Hall is holding out hope that perhaps some time in the near future a third Sherlock Holmes mystery may take the stage in Niagara-on-the-Lake.
He hints at the possibility of another Wright original, focusing more prominently on Julien’s character, Mrs. Hudson, as a perfect vehicle for a return in a year or two. It’s a similar idea to what he does out in Calgary with Vertigo.
“I think the idea is to build a fan base for it that you get to capitalize on,” he says. “It gives a shorthand to marketing, to the audiences who get to see the continued adventures. There’s not a lot of that happening anymore in the theatre world.”
Meanwhile, the return to an indoor setting in front of an audience is exciting for Hall and the cast, many of whom had to turn to online performances during the pandemic.

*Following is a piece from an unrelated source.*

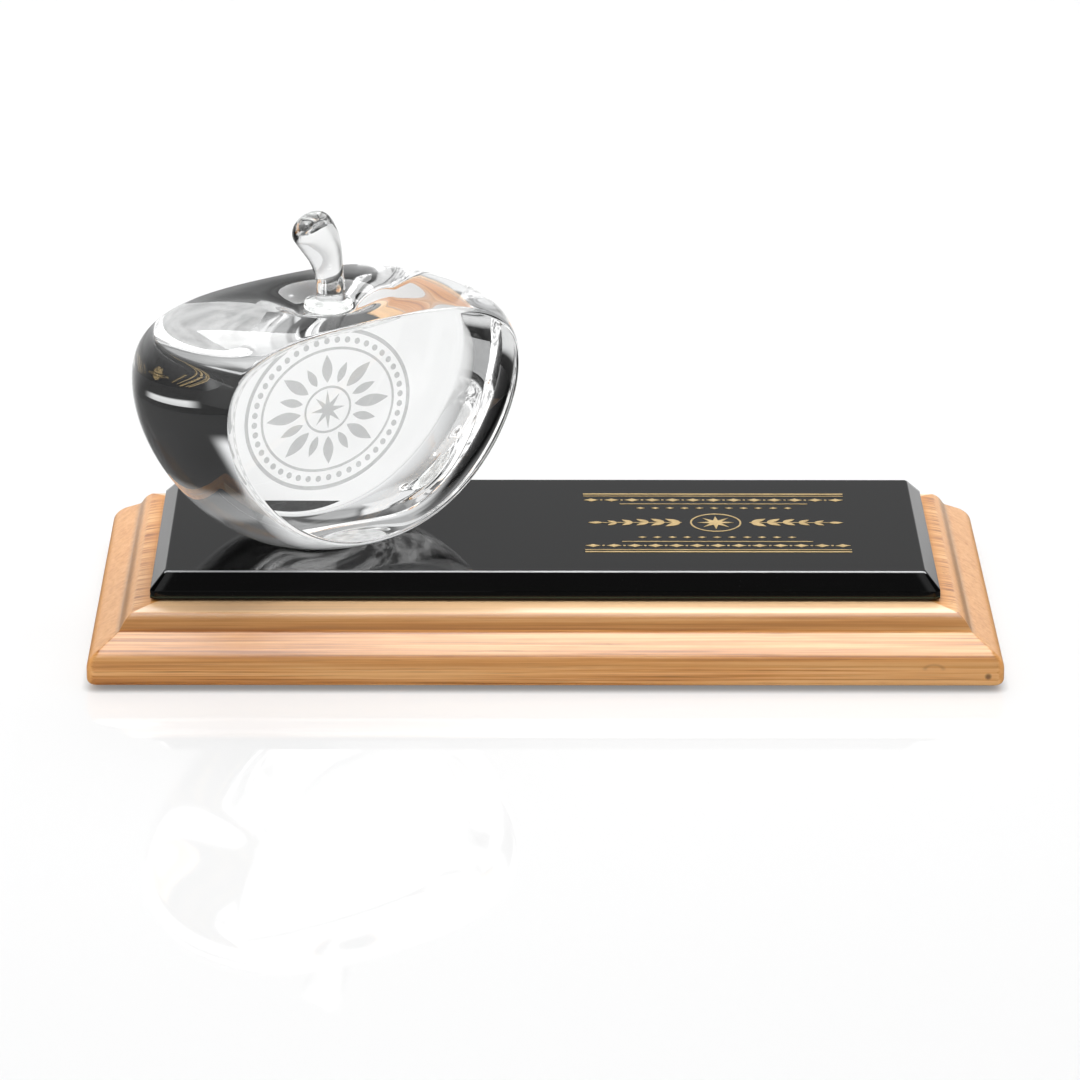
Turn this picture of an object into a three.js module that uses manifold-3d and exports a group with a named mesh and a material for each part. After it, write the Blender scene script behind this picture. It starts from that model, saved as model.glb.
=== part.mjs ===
// Desk award: a clear glass apple on a bevelled black glass plate and a moulded wooden base.
// Millimetres, +Z up. The origin is on the table, under the middle of the base. -Y is the front.

import * as THREE from 'three';
import { mergeVertices } from 'three/addons/utils/BufferGeometryUtils.js';
import Module from 'manifold-3d';

const wasm = await Module();
wasm.setup();

// Felt pads under the base
const PAD_DIAMETER = 16;
const PAD_THICKNESS = 1.5;
const PAD_EDGE_DISTANCE = 18;

// Wooden base: one solid board with a moulded edge
const BASE_SIDE_MARGIN = 17.5;
const BASE_FRONT_MARGIN = 19.5;
const BASE_THICKNESS = 18.8;
const BASE_CORNER_RADIUS = 3;
const BASE_BOTTOM_EASE = 2;
const ROUND_START_HEIGHT = 4.4;
const ROUND_PULL = 2.6;
const SLOPE_START_INSET = 3.7;
const SLOPE_START_HEIGHT = 10;
const SLOPE_END_INSET = 8.6;
const SLOPE_END_HEIGHT = 13.2;
const COVE_WIDTH = 0.9;
const COVE_RISE = 1;
const SHOULDER_WIDTH = 2.6;
const SHOULDER_DROP = 0.5;
const SHOULDER_BULGE = 0.25;
const SHOULDER_EASE = 1.1;
const MITRE_SHARPENING_INSET = 4.2;
const LEAST_CORNER_RADIUS = 0.3;

// Double-sided tape strips between the base and the plate
const TAPE_WIDTH = 19;
const TAPE_THICKNESS = 0.5;
const TAPE_EDGE_DISTANCE = 8;
const TAPE_END_DISTANCE = 12;

// Black glass plate with bevelled edges
const PLATE_LENGTH = 228.6;
const PLATE_DEPTH = 86.6;
const PLATE_THICKNESS = 7.25;
const BEVEL_WIDTH = 4.3;
const BEVEL_DROP = 4.7;
const PLATE_CORNER_CUT = 1.3;
const PLATE_ARRIS = 0.35;

// Gold rules that bound the ornament on the plate
const GOLD_THICKNESS = 0.1;
const GOLD_CENTRE_X = 50.8;
const GOLD_CENTRE_Y = 1.5;
const GOLD_WIDTH = 78;
const GOLD_DEPTH = 50;
const RULE_WIDTH = 0.9;

// Glass apple, a turned form a little flattened front to back and cut by two parallel flat faces
const APPLE_X = -63.8;
const APPLE_Y = -4.7;
const APPLE_TURN = THREE.MathUtils.degToRad(35.4);
const APPLE_WIDTH = 116.6;
const APPLE_UNCUT_DEPTH = 105;
const FACE_THICKNESS = 53.4;
const CREST_HEIGHT = 71.8;
const BELLY_HEIGHT = 49.5;
const FOOT_DIAMETER = 28;
const CREST_DIAMETER = 42;
const SEAT_DIAMETER = 17;
const SEAT_DEPTH = 3.6;
const UNDERSIDE_PULL = 22;
const FLANK_PULL = 22;
const SHOULDER_PULL = 16;
const CREST_PULL = 26;
const DIMPLE_PULL = 6;

// Bonding layers of clear adhesive
const FOOT_BOND_DIAMETER = 24;
const FOOT_BOND_THICKNESS = 0.3;
const STEM_BOND_THICKNESS = 0.2;
const BOND_INSET = 0.6;

// Collar and curved stem of clear glass
const COLLAR_DIAMETER = 14.4;
const COLLAR_THICKNESS = 2.6;
const COLLAR_GROOVE_DEPTH = 0.5;
const STEM_DIAMETER = 8.3;
const STEM_HEAD_DIAMETER = 12.7;
const STEM_HEIGHT = 21.9;
const STEM_LEAN = 6.2;
const STEM_HEAD_TILT = THREE.MathUtils.degToRad(36);
const STEM_LOWER_PULL = 9;
const STEM_UPPER_PULL = 7;
const STEM_RIM_RADIUS = 3.2;
const STEM_SWELL_START = 0.2;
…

“It’s a genre where you kind of feed off the crowd,” he says. “They’re much more active participants. You get those reactions when there are revelations. There’s also much more humour in this show. I know that even having a small audience is such a big thing for them (the actors).”
Shaw is currently selling tickets for both indoor and outdoor shows at a reduced capacity to maintain physical distancing. The exact percentages of seating varies depending on each of their venue sizes and can change as the province moves beyond Step 3.
Sherlock Holmes and the Raven’s Curse is a two-act play, with an intermission. It is on now until Oct. 10. Visit shawfest.com for information and tickets.